Even mobiles have been transformed from making calls and sending text messages (SMS) even extended long messages to audiovisual messages to video calling. Phones have become virtually offices on the move. One can type, email, send and receive fax, transact business, transfer money, access bank accounts. Almost every day new apps for mobile users are coming making life simpler. From Blackberry to Android all models are vying with each other to make a place for itself.
My earliest memory of the phone goes back to a time when I was about four years old.
I watched my father talking to his brother-in-law on a black phone. It was a Railways phone. Father had promised me to show the phone, and I was too thrilled. I too could hear the voice of my Mama, who was in central Railways. It was a Railway phone, and my father was talking from a small nondescript Railway station in Bundelkhand region to Jhansi where my mother’s elder brother was posted.
My father, who was in the state police in Uttar Pradesh, requested the Station Master who allowed us to say hello and speak few words using the official phone at the station.
Having a landline was a status symbol then as very few, high and mighty, had the privilege of a having a landline at their place of living. One would see telephone wires stretched on poles running along railway tracks or roads in towns and cities.
Instead of a phone, telegram was the mode of communication for the poor and under-privileged and that too invariably brought news of serious illness or death of a close and dear ones. But then telegrams too became colourful as people started sending festive messages on weddings, passing of examinations or on other successes in life of friends and relatives.
I grew up in small towns and went to stay with my grandparents for schooling as my father was in a transferable job. He would get two transfers in a year. I used to watch with envy when I saw a landline phone at the residence of a friend who had a privileged background.
In mid sixties, I enrolled in Lucknow University for graduation. I was lucky to get a place in the hostel where was amazed to see a coin phone. One had to keep the coin ready in hand and dial the desired telephone number inserting the finger in a hole in which the number was written. The finger had to be inserted till the end and the very moment, the person on the other side responded with a hello, one had to insert the coin in the slot. The two sides could talk. But the call time was limited so only urgent matter could be communicated.

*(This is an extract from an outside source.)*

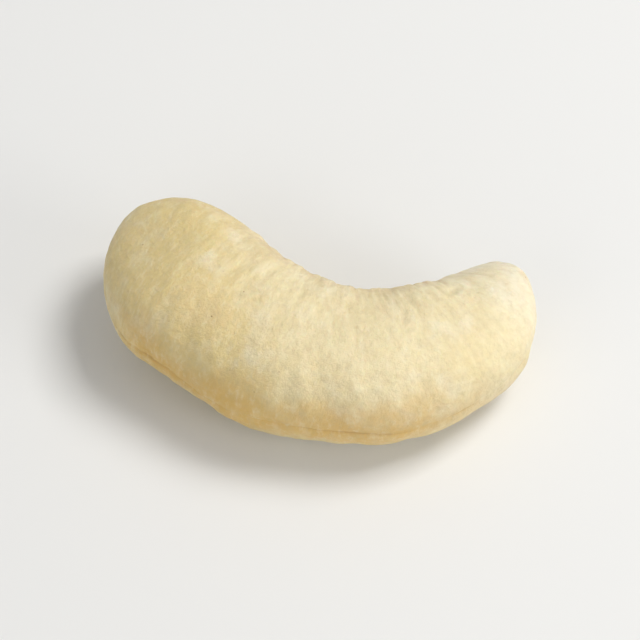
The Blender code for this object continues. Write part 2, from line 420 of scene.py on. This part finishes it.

In few words, telephone was still not considered a common man’s need. The phone lines were limited, and the government alone decided the individual’s or society’s communication needs. It must be mentioned here that first experimental telegraph line was started in 1850 between Calcutta and Diamond Harbour. In 1851, it was opened for the use of British East Indian Company. The construction of 4000 miles of telegraph lines was started in 1853.
January 28, 1882 is a Red Letter day in the history of Indian Telecommunications. On this day, Major E Baring, Member of the Governor General of India’s Council confirmed the opening of Telephone Exchange in Calcutta, Madras and Bombay (Kolkata, Chennai and Mumbai). The exchange at Kolkata named “Central Exchange” was opened at third floor of the building at 4 Council House Street. The Central Telephone Exchange had 93 subscribers.
Despite such a history, pace of development was slow as the government had other priorities. Thus first subscriber trunk dialling (STD) route was commissioned between Lucknow and Kanpur in 1960 which enabled people to establish contact by dialling the number of the other city by prefixing the city code before the telephone number from one’s own landline phone or from a telegraph office.
In 1970, came to New Delhi and was more exposed to use of phones. I would use public phones where one had to put coins. The use of STD facility was spreading, and people were talking to friends, relatives, business associates in other cities and towns.
One had to wait for years to get a phone connection, and privileged ones could get their phones sanctioned through ministers and later Member of Parliament. I can recollect a media colleague getting a phone connection at his residence by the then Minister of Communication.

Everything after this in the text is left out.